Any way you look at it, this is a tough battery to roll with for a team that feels its time is now.
San Jose Sharks: Is this the least compelling team in the league?
With respect, if you’re not a heavy-duty Sharks backer, there’s not much in the way of obvious reasons to watch this club. Other likely bottom-feeders like Anaheim, Chicago and even Montreal at least have some intriguing young guys to keep an eye on.
The next wave just hasn’t landed on the Northern Cali coast yet.
If anything, we’ll be watching to see how guys in the final year or two of their deals — the likes of Anthony Duclair, Mikael Granlund, Mike Hoffman, Kevin Labanc and Alexander Barabanov — fair and what return the Sharks might fetch for them in a trade deadline sell-off.
Still, it’s not like there is an Erik Karlsson situation to monitor as was the case last season.
Seattle Kraken: How much will we know about Shane Wright’s NHL potential six months from now?

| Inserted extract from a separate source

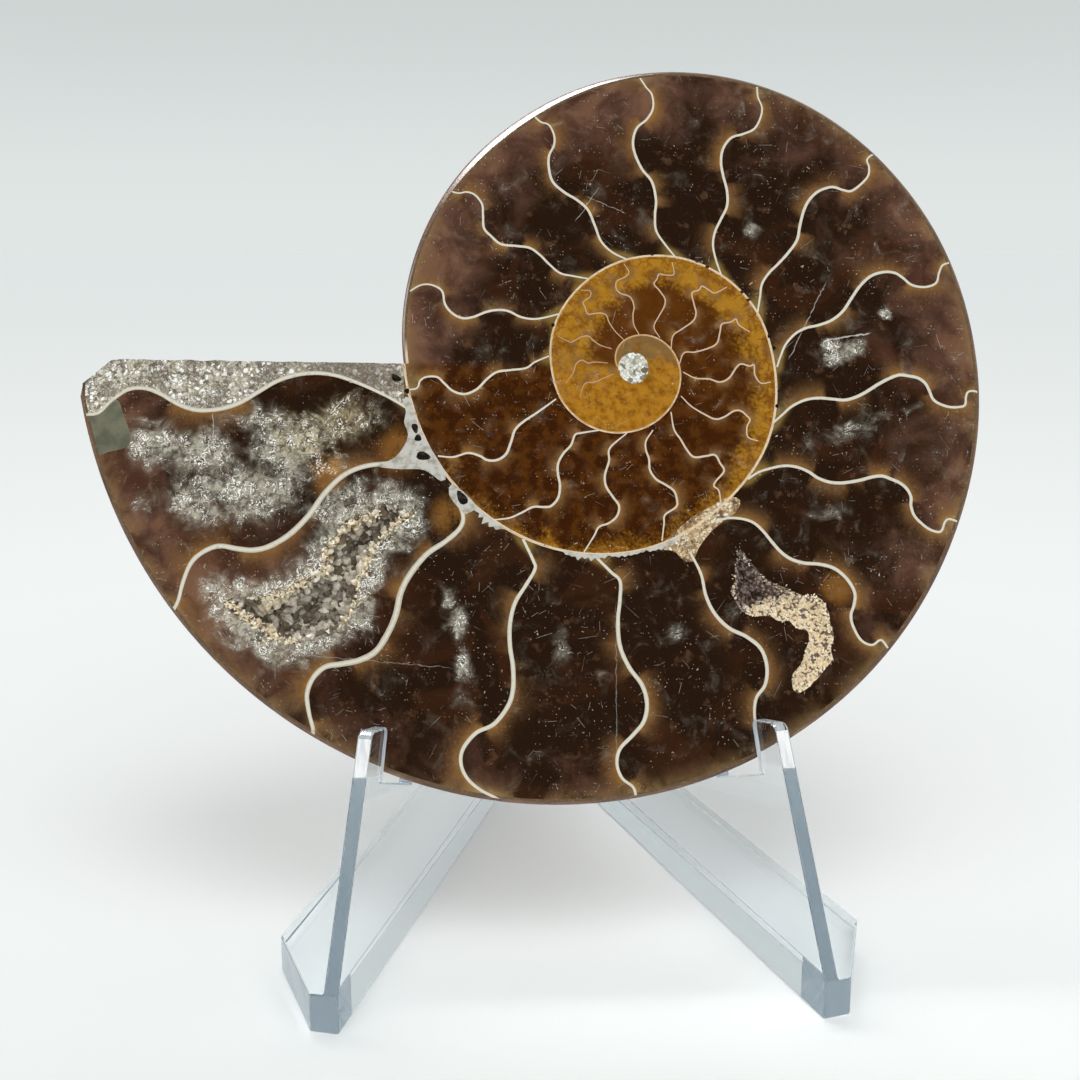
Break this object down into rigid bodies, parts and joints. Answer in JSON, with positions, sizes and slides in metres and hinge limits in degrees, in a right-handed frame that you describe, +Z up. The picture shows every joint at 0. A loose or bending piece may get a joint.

Seattle’s No. 1 centre, Matty Beniers, won the Calder Trophy as rookie of the year four months ago. There’s no guarantee Wright — the projected first-overall pick who fell to fourth in 2022 — will even crack the roster this fall. But if he can slide in behind Beniers and show something at the NHL level, the Kraken’s long-term plan will really be coming into focus.
Vancouver Canucks: Can we establish any semblance of good vibes?
It’s the first full year under Rick Tocchet and Quinn Hughes is the new captain. If we see an Elias Pettersson extension before next summer, Canucks fans will likely be happy to call this season a win.
Things got gruesome so fast out of the gate last October — remember the 0-for-7 start under a twisting-in-the-wind Bruce Boudreau? — that even a nice, boring .500 mark over the first six weeks would go a long way toward a step in the right direction
Vegas Golden Knights: Does Jack Eichel become a true superstar now?
Jonathan Marchessault may have won the 2023 Conn Smythe Trophy, but there’s no denying the playoffs were Eichel’s coming out party. He’s healthy, in an overwhelmingly positive situation and turns 27 in the first month of the season. Is the groundwork laid for a 110-point season?